» Data supplied:
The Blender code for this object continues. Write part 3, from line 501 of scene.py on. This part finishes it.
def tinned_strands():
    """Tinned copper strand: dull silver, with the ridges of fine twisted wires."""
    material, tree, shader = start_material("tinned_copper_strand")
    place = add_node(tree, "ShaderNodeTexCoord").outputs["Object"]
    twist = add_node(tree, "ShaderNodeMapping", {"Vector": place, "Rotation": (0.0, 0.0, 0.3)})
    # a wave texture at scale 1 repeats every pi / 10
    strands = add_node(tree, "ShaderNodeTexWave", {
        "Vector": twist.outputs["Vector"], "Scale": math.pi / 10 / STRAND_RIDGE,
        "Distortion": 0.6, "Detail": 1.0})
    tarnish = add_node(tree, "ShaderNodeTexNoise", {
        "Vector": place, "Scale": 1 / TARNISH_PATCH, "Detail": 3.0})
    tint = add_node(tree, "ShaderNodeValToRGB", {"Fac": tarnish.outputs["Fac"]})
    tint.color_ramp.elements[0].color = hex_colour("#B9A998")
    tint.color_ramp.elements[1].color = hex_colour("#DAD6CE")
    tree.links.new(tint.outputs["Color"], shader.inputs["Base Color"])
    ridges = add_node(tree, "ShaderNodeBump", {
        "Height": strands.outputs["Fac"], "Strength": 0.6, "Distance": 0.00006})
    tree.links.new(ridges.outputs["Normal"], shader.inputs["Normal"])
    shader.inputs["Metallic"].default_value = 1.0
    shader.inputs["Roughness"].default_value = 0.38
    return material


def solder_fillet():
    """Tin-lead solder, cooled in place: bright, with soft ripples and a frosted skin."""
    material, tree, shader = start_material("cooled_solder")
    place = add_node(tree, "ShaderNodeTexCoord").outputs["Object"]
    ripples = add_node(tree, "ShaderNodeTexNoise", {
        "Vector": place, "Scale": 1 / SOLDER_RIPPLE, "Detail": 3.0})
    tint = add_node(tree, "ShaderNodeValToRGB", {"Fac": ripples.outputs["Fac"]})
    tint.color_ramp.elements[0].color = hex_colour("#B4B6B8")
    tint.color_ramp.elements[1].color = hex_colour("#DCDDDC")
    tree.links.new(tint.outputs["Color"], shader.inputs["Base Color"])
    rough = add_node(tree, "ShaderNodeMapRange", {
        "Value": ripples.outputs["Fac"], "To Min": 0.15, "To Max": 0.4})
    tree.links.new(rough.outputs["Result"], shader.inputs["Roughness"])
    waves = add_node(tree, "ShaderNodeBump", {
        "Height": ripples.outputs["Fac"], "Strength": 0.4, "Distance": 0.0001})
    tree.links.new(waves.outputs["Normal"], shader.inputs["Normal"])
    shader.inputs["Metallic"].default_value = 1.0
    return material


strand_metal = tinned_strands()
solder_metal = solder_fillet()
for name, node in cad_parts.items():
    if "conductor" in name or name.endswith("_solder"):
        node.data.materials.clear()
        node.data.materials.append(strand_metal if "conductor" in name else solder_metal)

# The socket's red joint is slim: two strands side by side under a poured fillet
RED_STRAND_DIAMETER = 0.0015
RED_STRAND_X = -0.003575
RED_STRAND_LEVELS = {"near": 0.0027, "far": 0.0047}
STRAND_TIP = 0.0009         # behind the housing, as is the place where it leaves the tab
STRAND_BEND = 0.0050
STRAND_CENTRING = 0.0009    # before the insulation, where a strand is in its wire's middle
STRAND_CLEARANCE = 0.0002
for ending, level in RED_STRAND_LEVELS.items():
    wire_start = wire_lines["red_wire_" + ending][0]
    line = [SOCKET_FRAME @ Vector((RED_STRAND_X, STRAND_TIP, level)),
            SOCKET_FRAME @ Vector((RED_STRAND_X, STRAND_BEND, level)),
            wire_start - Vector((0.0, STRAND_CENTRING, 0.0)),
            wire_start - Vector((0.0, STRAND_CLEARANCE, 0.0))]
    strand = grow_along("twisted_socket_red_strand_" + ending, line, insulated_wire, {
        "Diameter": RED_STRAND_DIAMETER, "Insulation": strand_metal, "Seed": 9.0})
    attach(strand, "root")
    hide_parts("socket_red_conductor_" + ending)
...
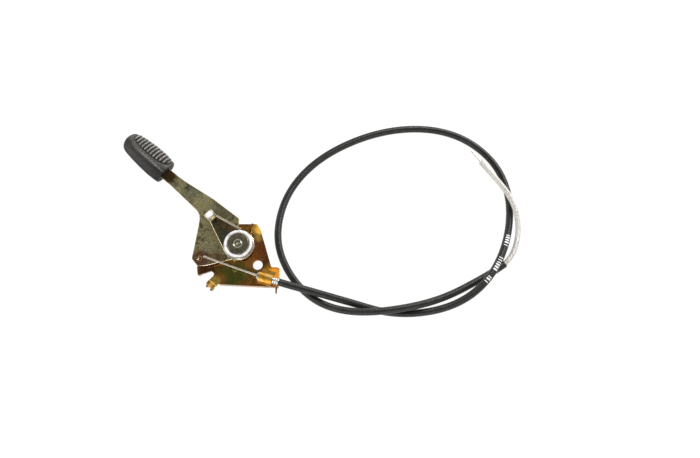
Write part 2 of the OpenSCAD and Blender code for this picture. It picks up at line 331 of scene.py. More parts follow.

» Directions:
Copy out every line of the listing that contains the string "Write".

» Completed exercise:
The Blender code for this object continues. Write part 3, from line 501 of scene.py on. This part finishes it.
Write part 2 of the OpenSCAD and Blender code for this picture. It picks up at line 331 of scene.py. More parts follow.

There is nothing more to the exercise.